Forum Discussion

Altera_Forum's avatar
Altera_Forum
Icon for Honored Contributor rankHonored Contributor
8 years ago

Unroll loops containing channels

I am bit a bit confuse about this topic as in the "aocl_programming_guide.pdf" (2016.10.31), section "1.6.4.4 Restrictions in the Implementation of Intel FPGA SDK for OpenCL

Channels Extension", it says:

--- Quote Start ---

Because you can only assign a single call site per channel ID, you cannot unroll loops containing channels. ...

--- Quote End ---

However, in the "aocl-best-practices-guide.pdf", section "1.6.1.3 Simplifying Loop-Carried Dependency", the optimized example contains in line 18, an unroll pragma on a for-loop containing a channel call:


12 ...
13 for (unsigned i = 0; i < N; i++) {
14
15   // Ensure that we have enough space if we read from ALL channels
16   if (num_bytes <= (8-NUM_CH)) {
17    # pragma unroll
18     for (unsigned j = 0; j < NUM_CH; j++) {
19       bool valid = false;
20       uchar data_in = read_channel_nb_altera(CH_DATA_IN, &valid);
21       if (valid) {
22         storage <<= 8;
23         storage |= data_in;
24         num_bytes++;
25       }
26     }
27  }
28  ...

Which according to the correspoding report is successfully fully unrolled:


==================================================================================
Kernel: optimized
==================================================================================
The kernel is compiled for single work-item execution.
Loop Report:
+ Loop "Block1" (file optimized3.cl line 13)
| Pipelined well. Successive iterations are launched every cycle.
|
|
|-+ Fully unrolled loop (file optimized3.cl line 18)
Loop was fully unrolled due to "#pragma unroll" annotation.

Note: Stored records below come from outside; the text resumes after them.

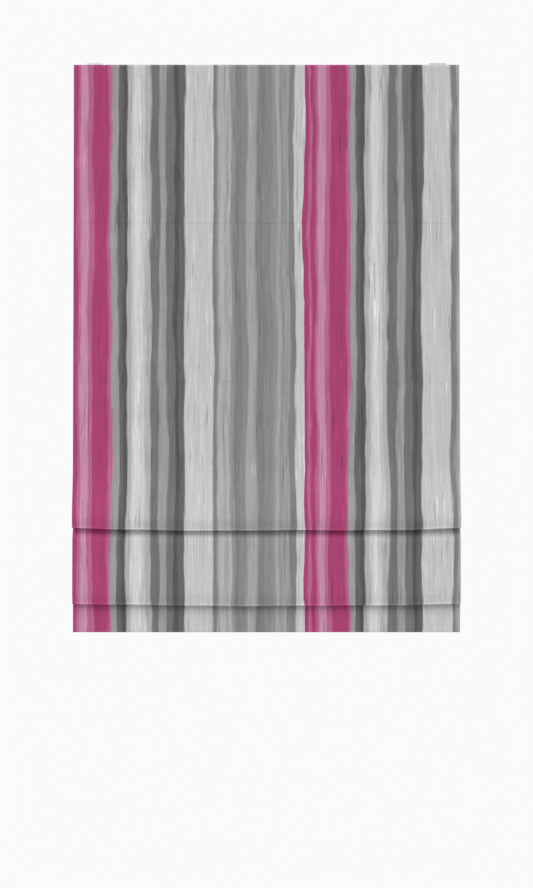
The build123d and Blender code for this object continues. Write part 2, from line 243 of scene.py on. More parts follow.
# %% The hem band and the lining's lines
hem_height = 32 * MM
hem_tuck = 14 * MM
hem_radius = 2.3 * MM
tuck_bend = 3 * MM
bar_gap = 0.7 * MM
hem_inset = 0.4 * MM
lining_inset = 3.4 * MM
hem_back_y = bar_high.y + bar_gap
tuck_y = band_y + 2 * lining_distance
hem_top = cloth_bottom + hem_height
hem_low = cloth_bottom + hem_inset
tuck_low = hem_top + 2 * (hem_back_y - tuck_y)
lines["band"] = rounded_line(
    [(rod_y, crest_z[3]), (band_y, crest_z[3]), (band_y, hem_low), (hem_back_y, hem_low),
     (hem_back_y, hem_top), (tuck_y, tuck_low), (tuck_y, tuck_low + hem_tuck)],
    [crest_radius, hem_radius, hem_radius, tuck_bend, tuck_bend], ROW)
lining_end = cloth_bottom + lining_inset
lines["lining_band"] = rounded_line([(rod_y, crest_z[3]), (band_y, crest_z[3]), (band_y, lining_end)],
                                    [crest_radius], ROW)
lines["lining_1"] = rounded_line([(flat_y, cloth_top), (flat_y - shingle, rod_z[0])], [], ROW)
lines["lining_2"] = rounded_line(behind_pleat(0) + [(flat_y - shingle, rod_z[1])], [pleat], ROW)
lining_lines = ["lining_1", "lining_2", "front_3", "front_4"]


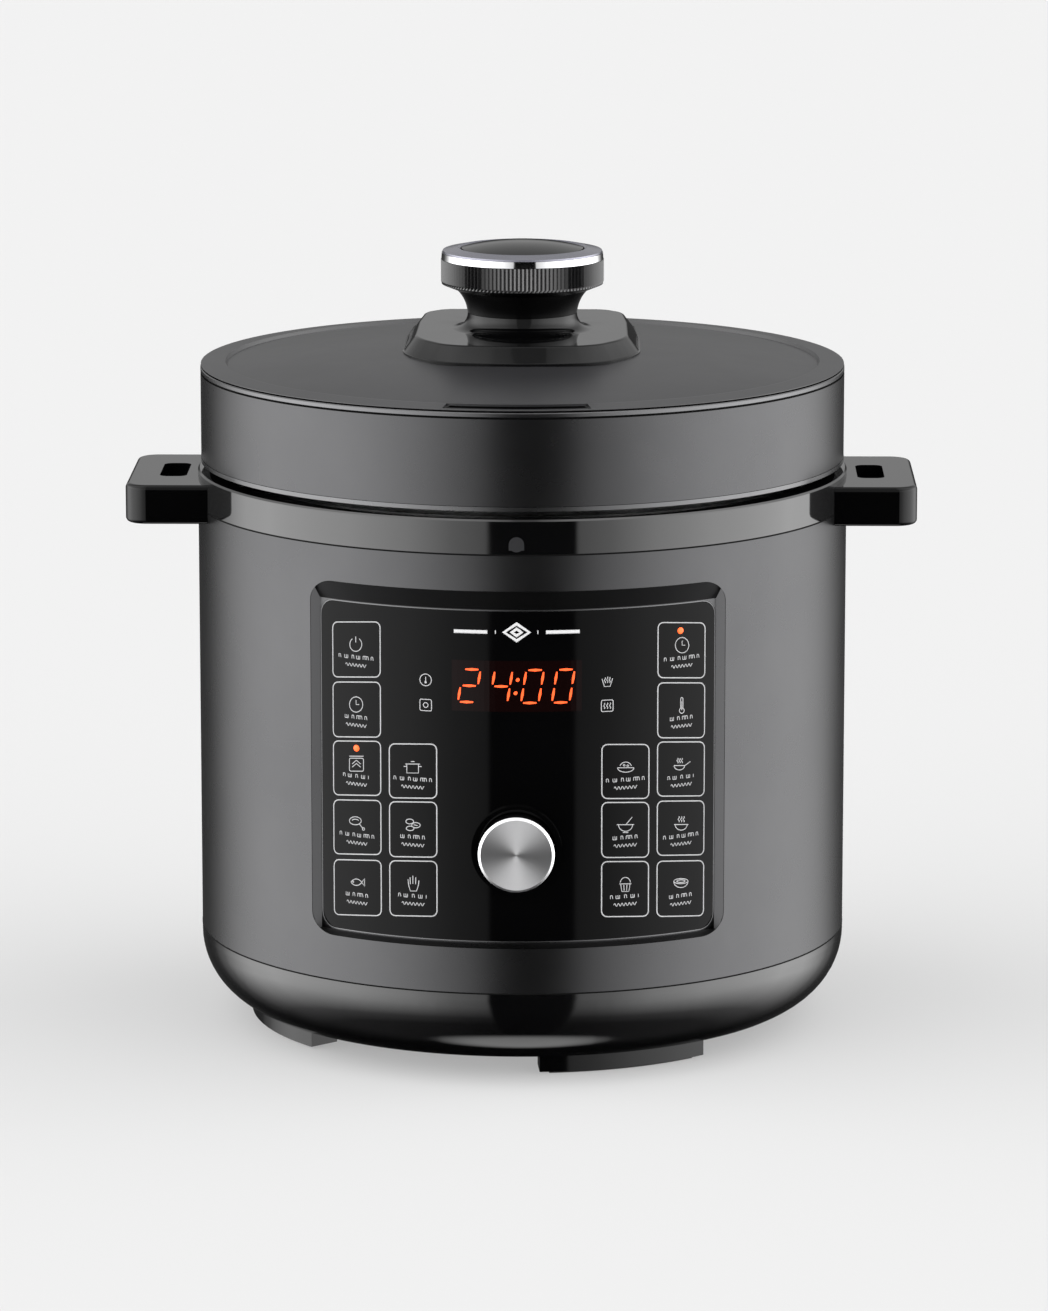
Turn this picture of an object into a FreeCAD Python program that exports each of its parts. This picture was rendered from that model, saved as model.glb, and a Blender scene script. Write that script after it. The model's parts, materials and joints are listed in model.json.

Perhaps loops containing NON-blocking channel calls are not a problem for loop-unrolling?

2 Replies

  • Altera_Forum's avatar
    Altera_Forum
    Icon for Honored Contributor rankHonored Contributor

    The example you are looking at does NOT create multiple call sites per channel ID since it unrolls the channel ID, and not the data being read from it. In fact, in that example, if the loop is NOT unrolled you will get a compilation failure due to variable channel ID. This has nothing to do with whether the channel call is blocking or non-blocking.

    For the sake of clarification, the following is allowed and valid:

    #pragma unroll
    for (int i = 0; i < N; i++)
    {
        data_in = read_channel_altera(CH_DATA_IN);
    }

    But this is not:

    #pragma unroll
    for (int i = 0; i < N; i++)
    {
        data_in = read_channel_altera(CH_DATA_IN);
    }

    Note that the newer versions of the compiler (17+) seem to also support multiple call sites per channel, so the second example might now work (I haven't checked), but it will NOT work with older versions (v16.1.2 and below).